Miss Rugg was a lady of a little property which she had acquired, together with much distinction in the neighbourhood, by having her heart severely lacerated and her feelings mangled by a middle-aged baker resident in the vicinity, against whom she had, by the agency of Mr. Rugg, found it necessary to proceed at law to recover damages for a breach of promise of marriage. The baker having been, by the counsel for Miss Rugg, witheringly denounced on that occasion up to the full amount of twenty guineas, at the rate of about eighteen-pence an epithet, and having been cast in corresponding damages, still suffered occasional persecution from the youth of Pentonville. But Miss Rugg, environed by the majesty of the law, and having her damages invested in the public securities, was regarded with consideration. (1.25.3)

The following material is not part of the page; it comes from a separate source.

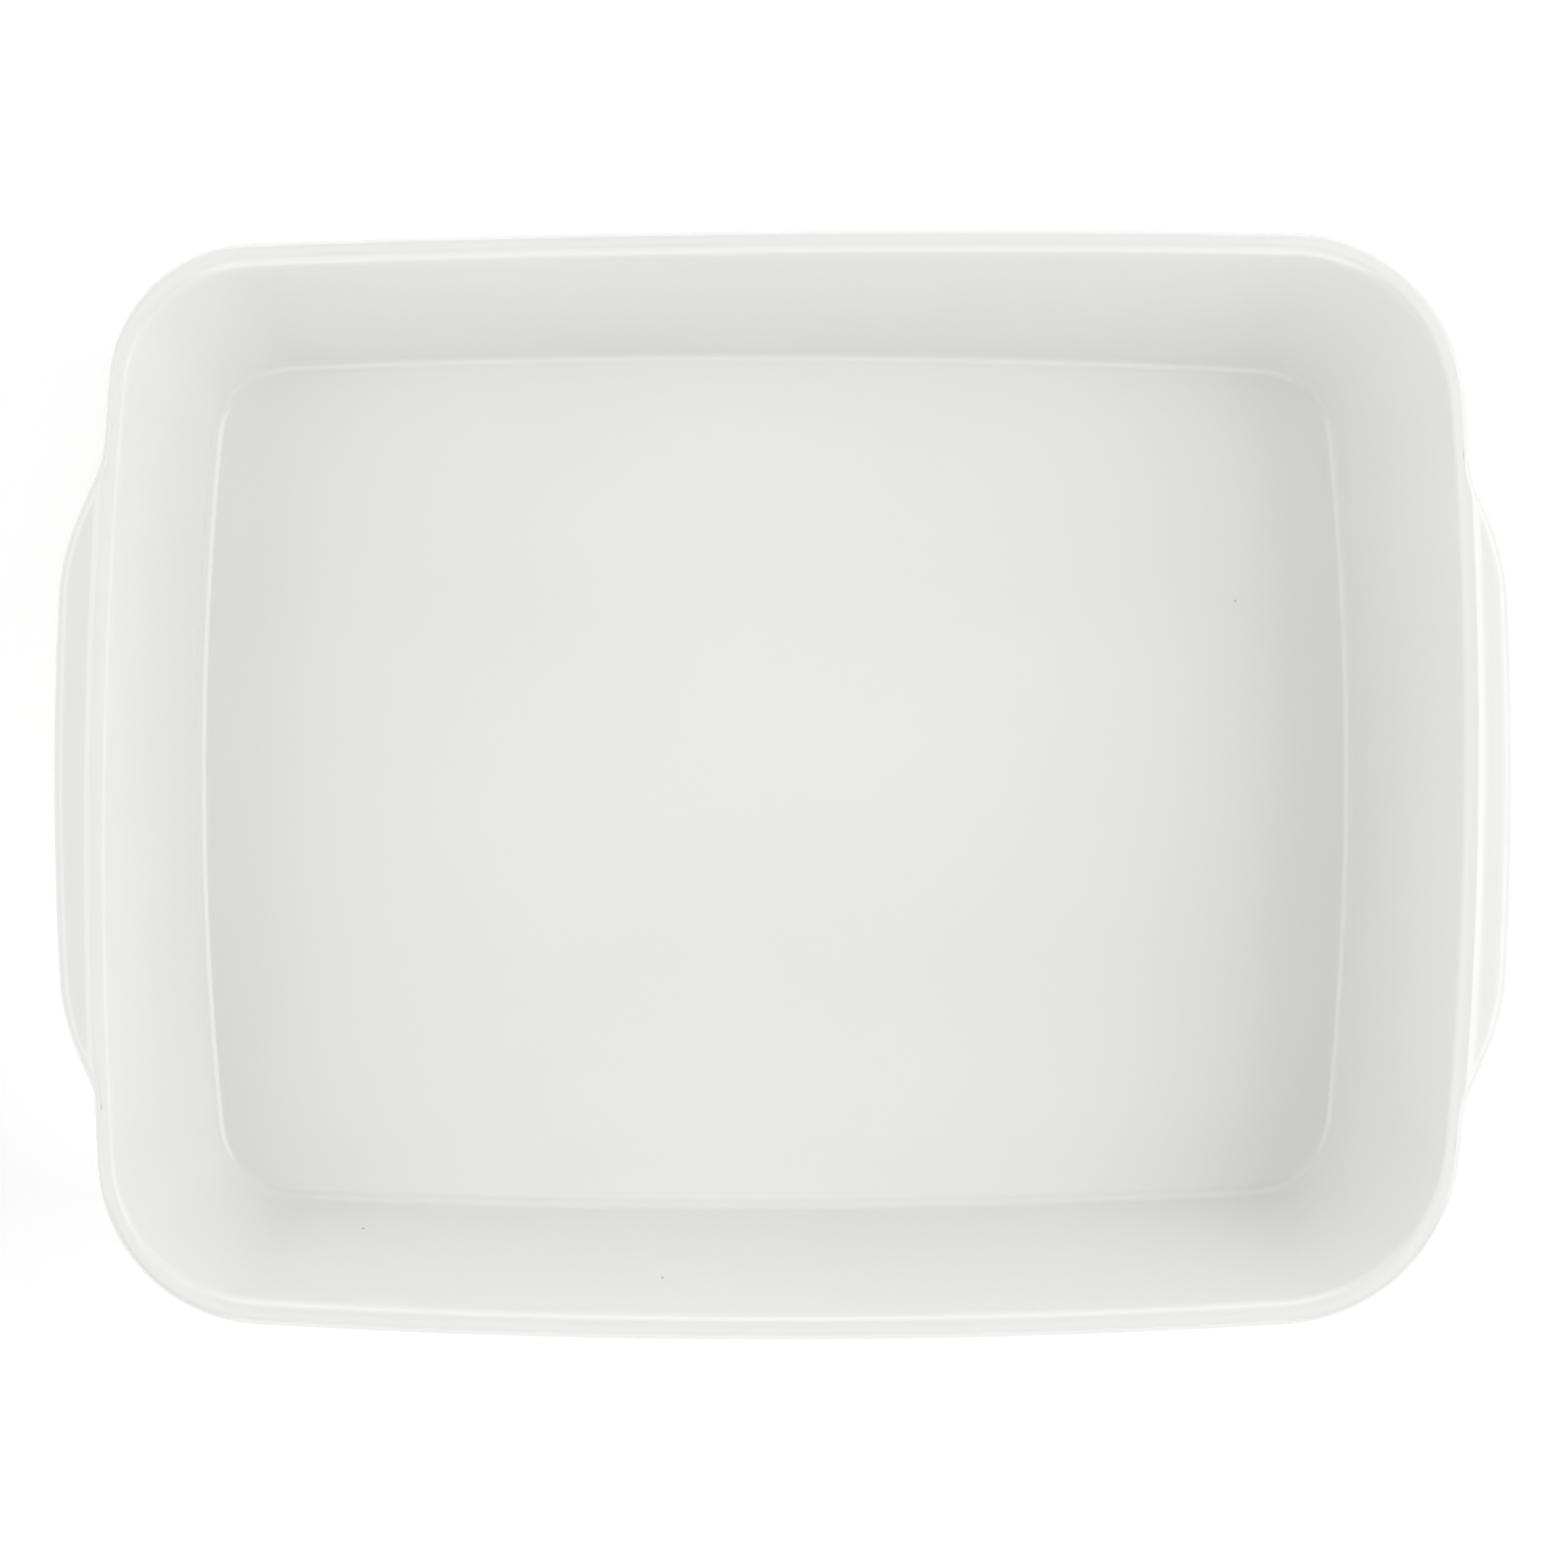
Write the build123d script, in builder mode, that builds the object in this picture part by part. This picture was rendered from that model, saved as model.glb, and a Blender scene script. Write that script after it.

That's right, boys and girls – a marriage proposal back then was a legally enforceable contract. Does that change the idea of why people married each other at all? What would our life be like if similar social agreements or promises were actually legal tender?
'I would rather stay in my own room, Father,' returned Little Dorrit, finding it more difficult than before to regain her composure. 'I would far rather not see Mr. Clennam.'
'Oh, fie, fie, my dear, that's folly. Mr. Clennam is a very gentlemanly man--very gentlemanly. A little reserved at times; but I will say extremely gentlemanly. I couldn't think of your not being here to receive Mr. Clennam, my dear, especially this afternoon. So go and freshen yourself up, Amy; go and freshen yourself up, like a good girl.'
Thus directed, Little Dorrit dutifully rose and obeyed (1.31.65-67)
Amy is totally willing to ditch her self-regard and hop to it at her father's command. Or maybe she secretly does want to see Arthur and this is a handy excuse?
'I [Arthur] know that all your devotion centres in this room, and that nothing to the last will ever tempt you [Amy] away from the duties you discharge here. If I were not sure of it, I should, before now, have implored you, and implored your father, to let me make some provision for you in a more suitable place. But you may have an interest--I will not say, now, though even that might be--may have, at another time, an interest in some one else; an interest not incompatible with your affection here.' [...]
'No. No. No.' She shook her head, after each slow repetition of the word, with an air of quiet desolation that he remembered long afterwards. The time came when he remembered it well, long afterwards, within those prison walls; within that very room.
'But, if it ever should be, tell me so, my dear child. Entrust the truth to me, point out the object of such an interest to me, and I will try with all the zeal, and honour, and friendship and respect that I feel for you, good Little Dorrit of my heart, to do you a lasting service.'
'O thank you, thank you! But, O no, O no, O no!' She said this, looking at him with her work-worn hands folded together, and in the same resigned accents as before. (1.32.52-60)
And all that dutifulness comes back to bite Amy in the rear end. Sure, Arthur is as usual totally clueless about what she's really feeling and instead just wants to be her friend/surrogate dad. But here, she is totally hosed by the fact that everything Arthur is saying about her being her dad's slave is actually true.
'It will be necessary to find a milliner, my love, and to make a speedy and complete change in your very plain dress. Something must be done with Maggy too, who at present is--ha--barely respectable, barely respectable. And your sister, Amy, and your brother. And my brother, your uncle--poor soul, I trust this will rouse him--messengers must be despatched to fetch them. They must be informed of this. We must break it to them cautiously, but they must be informed directly. We owe it as a duty to them and to ourselves, from this moment, not to let them--hum--not to let them do anything.'
This was the first intimation he had ever given, that he was privy to the fact that they did something for a livelihood. (1.35.81-82)
When something's easy to do, it's a duty. Otherwise, just ignore it. Very nice, Dorrit!
'That he has somehow or other, and how is of no consequence, attained a very good position, no one can deny. That it is a very good connection, no one can deny. And as to the question of clever or not clever, I doubt very much whether a clever husband would be suitable to me. I cannot submit. I should not be able to defer to him enough.'
'O, my dear Fanny!' expostulated Little Dorrit, upon whom a kind of terror had been stealing as she perceived what her sister meant. 'If you loved any one, all this feeling would change. If you loved any one, you would no more be yourself, but you would quite lose and forget yourself in your devotion to him. If you loved him, Fanny--' Fanny had stopped the dabbing hand, and was looking at her fixedly. (2.14.30-31)
To Amy, love means total submission – that what's she's learned from dear old dad. To Fanny, is there even such a thing as love? She seems much more comfortable with negative than positive emotions.